Lauren Davenport wills a layup, plus a foul, over Janelle Allen, who haunted BU in the first half. The roar that follows is easily The Roof’s loudest of the season. BU finishes the third on a 8-0 run. There’s a tangible feeling that this is it, that it is happening. Still trailing by 14, The Roof parties between quarters, and everyone knows what’s coming next.

“I’m so amazed at the support we got today,” BU senior guard Sydney Johnson told reporters after the game. “I definitely want to thank [the fans] for creating that atmosphere.”

“It really did help us get a run going and get back in the game.”

Johnson’s dancing feet and statement layup to open the final quarter quickly becomes The Roof’s loudest moment of the year, only to lose the crown seconds later after her ice cold pull-up three in transition to bring the game within single digits. 

By this point, the Men’s Lacrosse team, assembled in the furthest section of the students’ stand, is consumed in a constant “oooooo” whenever Holy Cross dares to possess the ball in front of them. When Maggie Pina’s three with over seven minutes to play caps a 16-0 run, they break out in vocal rendition of “Seventh Nation Army”, the universal symbol of game over in sports. The Terriers still trail by six.

“I had a lot of people telling me they were going to come, bringing their different teams,” Johnson later revealed. “The BU community coming out to support us really meant a lot.”

For the fourth time in as many minutes, the noise inside The Roof peaks. And none of it compares to what comes as many minutes later.

The Roof is punching above its weight hosting Division 1 College Basketball games. It’s a frustratingly high-school-esque venue — its lone entrance is an uninspiring line of commercial double-doors, its two stands are glorified bleachers that recede back into the wall after gameday. The competing teams access their locker rooms down a plain and unseemly staircase, a passage where protection from the public isn’t exactly belligerent, and to get there, they have to run right through the center of the lobby in which the fans reside. 

Only a fabric belt barrier, the kind you’d see at an airport security line, separates the student-athletes from the public. On its quietest days, The Roof can feel lazy and outdated at best; at worst, a saddening admission that BU is exclusively a hockey school. It doesn’t scream D1 college hoops, nor does it even attempt to.

On Sunday, with two and a half minutes to play, it couldn’t have screamed it any louder.

Johnson, one of the greatest Terriers to ever step foot inside The Roof, drives down the sideline directly in front of the BU bench. A sudden crossover stops her momentum just soon enough, and Crusader Addisyn Cross, in eager search for a charge, tosses herself to the floor looking for a whistle that will never come. Johnson now stands alone at the 3-point line, pausing as if to allow The Roof to rise and stand along with her.
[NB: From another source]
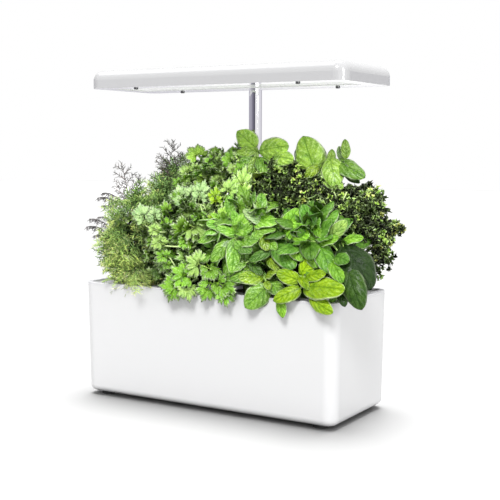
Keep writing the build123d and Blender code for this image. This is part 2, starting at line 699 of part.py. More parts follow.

Johnson’s three is so pure it leaves the bottom of the net tangled around the rim, the remnants of what is quite possibly The Roof’s loudest eruption of its lifetime. After a 25-4 run, the Terriers trail by a single point.

The Men’s Basketball team, seated in the front row of the students stand directly in front of the Terriers’ basket, is running out of room to maneuver in celebration. Ethan Brittian-Watts’ hands lay on top of his head in a combination of elation and disbelief. Otto Landrum leaps and leaps and leaps. He raises an arm in triumph and faces the rest of the section that is almost convulsing down towards the court above him.

The replay doesn’t do it justice. CBS Sports’ production, for as professional and significant as their presence makes today feel, doesn’t stand a chance at accurately capturing the noise in The Roof.

Ethan Fuller of The Boston Globe — and a former WTBU Sports reporter — will later say it’s the loudest he’s ever heard this building. One band member will claim it’s the loudest reaction they’ve ever heard to any BU team, hockey included.

Johnson’s roof-shattering three were the last points scored by the Terriers. Holy Cross squeaked out a 66-61 win, somehow, in an impossible outcome that The Roof struggles to acknowledge. There’s a tangible feeling that BU already won, two-and-a-half minutes earlier. In many ways, they did.

The Terriers had broken endless records to get here, but largely in the dark, performing in front of crowds that failed to reflect the gravity of what they were accomplishing. With that backdrop looming, BU’s 25-4 run, for many the most jaw-dropping sporting moment they’ve ever witnessed in person, was enough for the full house of fans. The atmosphere was so real, so significant. It was everything this special team deserved to experience all along.

On the final day of a record-breaking season, at last, the Case Gymnasium crowd blew through the roof.